Print the full listing exactly.

===== Dataset section

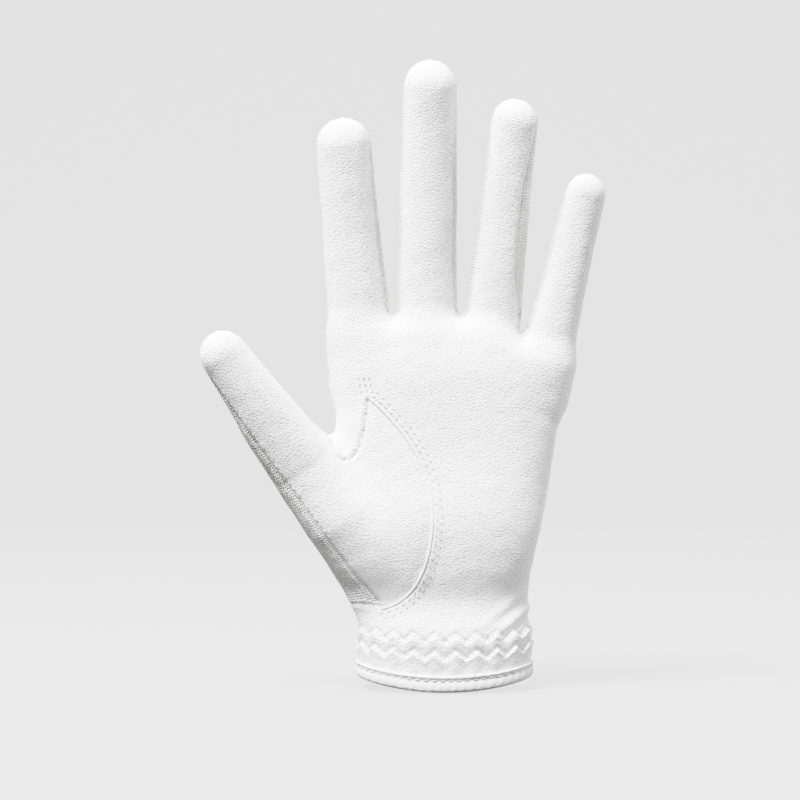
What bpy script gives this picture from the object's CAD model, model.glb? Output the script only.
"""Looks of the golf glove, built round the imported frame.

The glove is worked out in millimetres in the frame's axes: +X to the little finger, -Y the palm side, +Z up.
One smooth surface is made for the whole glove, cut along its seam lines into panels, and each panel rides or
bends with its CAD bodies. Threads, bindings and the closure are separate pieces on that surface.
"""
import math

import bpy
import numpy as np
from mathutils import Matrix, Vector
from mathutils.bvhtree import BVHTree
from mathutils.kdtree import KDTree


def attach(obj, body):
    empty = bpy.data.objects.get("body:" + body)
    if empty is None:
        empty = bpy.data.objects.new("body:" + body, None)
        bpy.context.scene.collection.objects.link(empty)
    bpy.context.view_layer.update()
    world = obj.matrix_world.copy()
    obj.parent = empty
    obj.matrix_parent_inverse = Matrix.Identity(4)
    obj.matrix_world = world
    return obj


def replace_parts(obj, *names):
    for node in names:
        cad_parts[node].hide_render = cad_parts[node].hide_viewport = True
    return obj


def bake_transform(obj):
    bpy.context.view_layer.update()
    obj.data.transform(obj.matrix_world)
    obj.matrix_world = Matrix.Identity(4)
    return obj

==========

#### [Output for this exercise]
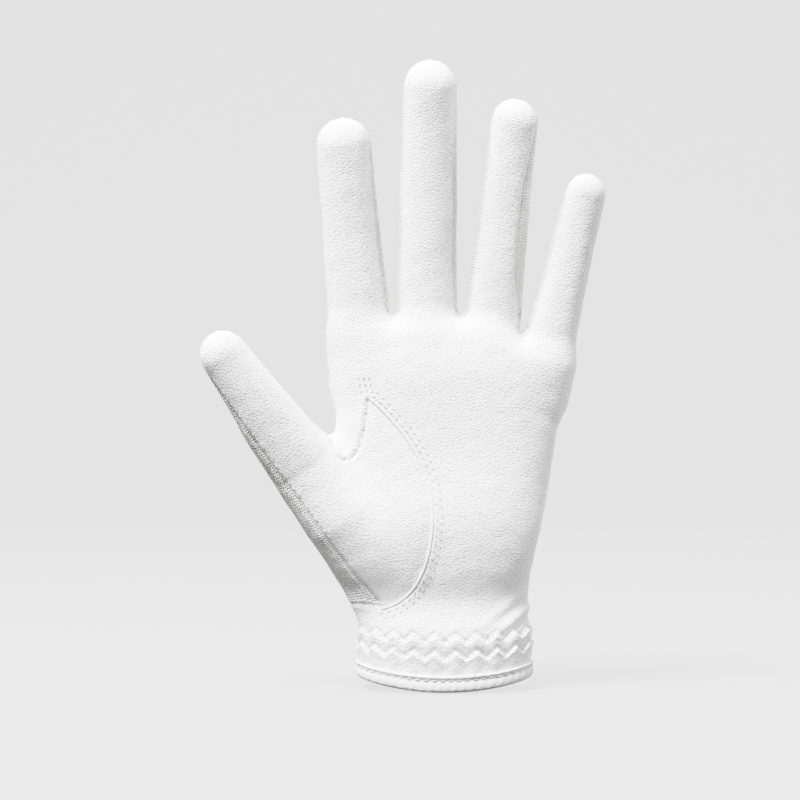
What bpy script gives this picture from the object's CAD model, model.glb? Output the script only.
"""Looks of the golf glove, built round the imported frame.

The glove is worked out in millimetres in the frame's axes: +X to the little finger, -Y the palm side, +Z up.
One smooth surface is made for the whole glove, cut along its seam lines into panels, and each panel rides or
bends with its CAD bodies. Threads, bindings and the closure are separate pieces on that surface.
"""
import math

import bpy
import numpy as np
from mathutils import Matrix, Vector
from mathutils.bvhtree import BVHTree
from mathutils.kdtree import KDTree


def attach(obj, body):
    empty = bpy.data.objects.get("body:" + body)
    if empty is None:
        empty = bpy.data.objects.new("body:" + body, None)
        bpy.context.scene.collection.objects.link(empty)
    bpy.context.view_layer.update()
    world = obj.matrix_world.copy()
    obj.parent = empty
    obj.matrix_parent_inverse = Matrix.Identity(4)
    obj.matrix_world = world
    return obj


def replace_parts(obj, *names):
    for node in names:
        cad_parts[node].hide_render = cad_parts[node].hide_viewport = True
    return obj


def bake_transform(obj):
    bpy.context.view_layer.update()
    obj.data.transform(obj.matrix_world)
    obj.matrix_world = Matrix.Identity(4)
    return obj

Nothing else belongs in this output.